Source excerpt
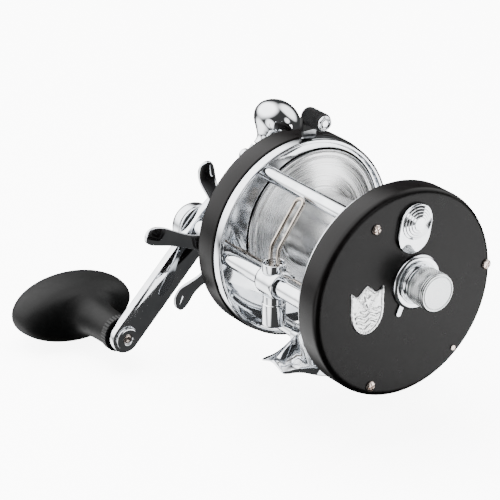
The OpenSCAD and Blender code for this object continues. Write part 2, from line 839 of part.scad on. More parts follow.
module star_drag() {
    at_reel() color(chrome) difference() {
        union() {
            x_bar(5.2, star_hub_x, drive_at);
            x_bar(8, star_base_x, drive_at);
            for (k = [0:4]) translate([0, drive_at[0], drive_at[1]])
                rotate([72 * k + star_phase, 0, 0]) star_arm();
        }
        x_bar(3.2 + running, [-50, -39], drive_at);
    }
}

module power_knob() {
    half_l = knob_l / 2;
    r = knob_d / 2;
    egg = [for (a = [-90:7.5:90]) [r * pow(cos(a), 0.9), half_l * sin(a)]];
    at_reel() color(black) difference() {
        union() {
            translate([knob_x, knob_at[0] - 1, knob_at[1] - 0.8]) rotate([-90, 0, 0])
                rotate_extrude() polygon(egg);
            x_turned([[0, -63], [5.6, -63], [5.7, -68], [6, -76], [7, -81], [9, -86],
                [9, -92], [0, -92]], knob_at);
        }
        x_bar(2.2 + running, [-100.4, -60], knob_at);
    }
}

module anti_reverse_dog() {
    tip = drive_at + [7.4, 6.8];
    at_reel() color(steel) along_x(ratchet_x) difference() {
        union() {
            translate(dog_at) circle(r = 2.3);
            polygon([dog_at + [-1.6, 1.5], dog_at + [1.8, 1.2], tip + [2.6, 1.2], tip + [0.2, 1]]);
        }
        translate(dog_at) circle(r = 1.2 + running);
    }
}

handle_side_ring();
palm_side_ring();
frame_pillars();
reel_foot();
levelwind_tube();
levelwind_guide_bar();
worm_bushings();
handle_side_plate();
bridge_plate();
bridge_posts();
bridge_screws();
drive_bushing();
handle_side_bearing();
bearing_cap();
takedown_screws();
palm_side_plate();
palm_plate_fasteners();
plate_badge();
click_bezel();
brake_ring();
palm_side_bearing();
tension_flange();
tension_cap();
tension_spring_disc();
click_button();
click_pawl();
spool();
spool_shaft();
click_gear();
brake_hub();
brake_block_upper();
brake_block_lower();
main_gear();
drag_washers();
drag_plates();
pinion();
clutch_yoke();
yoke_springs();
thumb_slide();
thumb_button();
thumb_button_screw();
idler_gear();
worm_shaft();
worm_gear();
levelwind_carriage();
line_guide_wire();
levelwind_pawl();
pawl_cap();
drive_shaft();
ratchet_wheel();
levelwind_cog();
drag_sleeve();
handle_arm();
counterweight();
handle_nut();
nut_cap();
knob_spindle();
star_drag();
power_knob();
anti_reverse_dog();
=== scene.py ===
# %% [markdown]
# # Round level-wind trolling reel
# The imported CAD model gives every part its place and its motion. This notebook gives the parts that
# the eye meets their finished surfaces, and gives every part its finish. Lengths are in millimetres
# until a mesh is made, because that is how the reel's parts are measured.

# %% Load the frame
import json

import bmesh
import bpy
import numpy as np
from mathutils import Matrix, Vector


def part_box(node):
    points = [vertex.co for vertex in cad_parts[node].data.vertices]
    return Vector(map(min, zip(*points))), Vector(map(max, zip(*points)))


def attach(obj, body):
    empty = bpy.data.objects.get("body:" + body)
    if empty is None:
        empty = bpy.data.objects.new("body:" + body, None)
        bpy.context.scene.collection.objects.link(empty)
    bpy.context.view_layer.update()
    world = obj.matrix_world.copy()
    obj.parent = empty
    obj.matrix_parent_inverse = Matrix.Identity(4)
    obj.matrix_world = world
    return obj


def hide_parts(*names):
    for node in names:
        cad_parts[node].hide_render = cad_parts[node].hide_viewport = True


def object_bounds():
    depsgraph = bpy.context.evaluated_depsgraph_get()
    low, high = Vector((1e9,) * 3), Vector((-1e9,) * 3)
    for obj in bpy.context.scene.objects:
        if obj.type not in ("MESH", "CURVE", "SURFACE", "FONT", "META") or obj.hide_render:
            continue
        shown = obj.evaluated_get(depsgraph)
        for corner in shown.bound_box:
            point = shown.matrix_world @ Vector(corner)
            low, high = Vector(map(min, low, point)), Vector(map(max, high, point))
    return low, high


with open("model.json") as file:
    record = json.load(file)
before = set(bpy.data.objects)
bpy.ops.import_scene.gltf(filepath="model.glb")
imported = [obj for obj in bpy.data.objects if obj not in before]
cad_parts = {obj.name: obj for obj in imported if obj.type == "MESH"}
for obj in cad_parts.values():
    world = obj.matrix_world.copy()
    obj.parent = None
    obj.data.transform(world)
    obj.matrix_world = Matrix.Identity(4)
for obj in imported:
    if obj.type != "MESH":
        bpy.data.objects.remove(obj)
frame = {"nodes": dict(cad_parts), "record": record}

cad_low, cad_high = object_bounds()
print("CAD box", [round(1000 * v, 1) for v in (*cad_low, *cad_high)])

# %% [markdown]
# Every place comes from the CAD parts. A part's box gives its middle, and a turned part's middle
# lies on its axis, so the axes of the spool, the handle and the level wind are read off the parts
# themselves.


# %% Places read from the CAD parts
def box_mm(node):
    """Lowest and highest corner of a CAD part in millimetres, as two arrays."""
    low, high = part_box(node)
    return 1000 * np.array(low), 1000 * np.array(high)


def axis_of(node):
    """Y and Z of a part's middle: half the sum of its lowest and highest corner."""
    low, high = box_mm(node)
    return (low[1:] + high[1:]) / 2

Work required
Extract exactly and only the lines above from the line containing "if empty is" through the line containing "for node in", both end lines included.

Exercise solution
    if empty is None:
        empty = bpy.data.objects.new("body:" + body, None)
        bpy.context.scene.collection.objects.link(empty)
    bpy.context.view_layer.update()
    world = obj.matrix_world.copy()
    obj.parent = empty
    obj.matrix_parent_inverse = Matrix.Identity(4)
    obj.matrix_world = world
    return obj


def hide_parts(*names):
    for node in names:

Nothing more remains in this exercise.